The Taliban have already entered the capital city of Afghanistan, months earlier than expected:
This is the moment US diplomats are seen being evacuated from Kabul just hours before Taliban forces stormed the Afghan capital.
In a stark scene mirroring that of Saigon at the end of the Vietnam war, a US Air Force helicopter was seen taking off from the US Embassy earlier today.
The Chinook helicopter was seen taking to the skies above the city – just like in 1975 when a US Marine helicopter was seen evacuating embassy staff from Vietnamese capital.
Smoke was also seen rising from near to the US embassy earlier today as security staff work to burn any important documents, including CIA information, or material that could be used ‘in propaganda efforts’. The US flag is soon expected to be lowered, signalling the official closure of the embassy.
It comes as the US steps up its evacuation of Kabul with Taliban fighters quickly moving in ‘from all sides’. Shots were heard on the outskirts of the capital earlier today, much earlier than first anticipated, before fighters poured into the city.
US Intelligence officials had expected Kabul to hold out for three months, while UK ministers were hoping they had until the end of the month.
Leaders of the extremist group have today demanded the Afghan government surrender the city to them in a bid to avoid bloodshed – adding the chilling warning ‘we’ve not declared a ceasefire’.
As many as 10,000 US citizens are being evacuated from the city. Around 3,000 US troops are being sent to aid the mission.
Meanwhile, Special Forces units are joining 600 British troops from the 16 Air Assault Brigade, including 150 Paratroopers, to begin airlifting more than 500 British Government employees out of Kabul.
It is believed that by Saturday night that the number of UK officials still in Afghanistan had been reduced to the ‘low tens’ – including ambassador Sir Laurie Bristow.
The UK Government says it aims to get British ambassador Sir Laurie and his remaining embassy staff out by Sunday night – amid fears the Taliban could seize Kabul airport within days.
Russia meanwhile today confirmed it did not intend to evacuate its embassy staff in Kabul.
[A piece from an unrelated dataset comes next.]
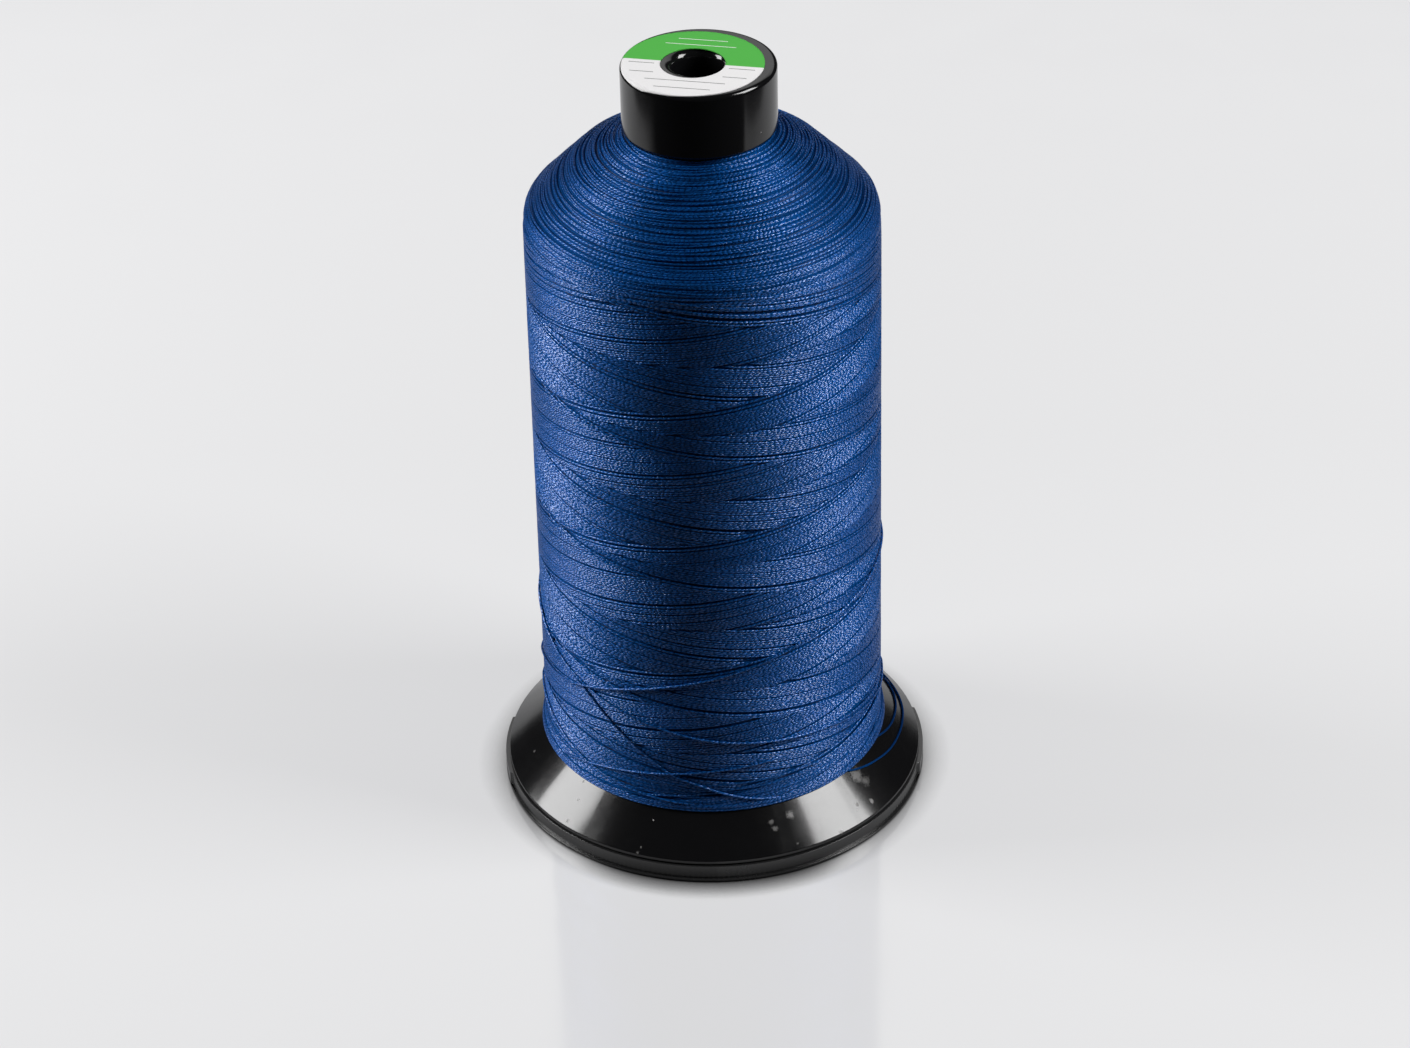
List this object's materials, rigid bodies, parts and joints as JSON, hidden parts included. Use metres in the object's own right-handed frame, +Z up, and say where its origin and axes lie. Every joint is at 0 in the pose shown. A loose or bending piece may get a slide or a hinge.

This is a disaster and a national humiliation, but it is one that was both inevitable and obvious, predicted by me and by many others, for nearly two decades. And Russia has no need to evacuate its embassy staff, for unlike the USA and the United Kingdom, it is not at war with the Taliban and it has not been defeated by them.
The policy of Pax Americana enforced by our troops stationed around the world is not only a failure, it is leading to the corruption of the American military.
War is the health of the state, true, but unlike the tango, it does not require two. However, it has become clear that the neoconservative utopians in the administration do not see this undeclared and unconstitutional war as a reactive strike in self-defense, but more as a means of reshaping the global order. I expect this attempt to work about as well as Woodrow Wilson’s did in 1918.
It is not only the inevitable failure of this vision that concerns me. A military machine is a delicate creature, designed to do one thing very well—destroy the opposition. It is a well-known fact of military history that fighting troops and garrison troops are two very different things, and attempting to turn the former into the latter significantly impedes their ability to perform their primary mission.
History proves that no utopian vision, however sweeping, will ever bring a permanent peace. Let us then abandon visions of a global Pax Americana, bring our soldiers home, and only send them forth when war is necessary and declared. And when the war is won and the enemy is destroyed, bring the troops home again immediately. They deserve no less.
Bring them home from Germany, from South Korea and Italy. Bring them home from Kosovo, from Afghanistan and Kuwait, from Turkey, Spain, Iceland and Belgium. Bring them home from Panama, Portugal and Japan. Most of all, bring them home from Iraq. Now.
Our matchless soldiers have won the war—they cannot win the peace.
Bring Them Home, Worldnetdaily, February 23, 2004
UPDATE: Bagram airbase also fell to the Taliban this morning, surrendered by the Afghan troops who were defending it after the US withdrawal.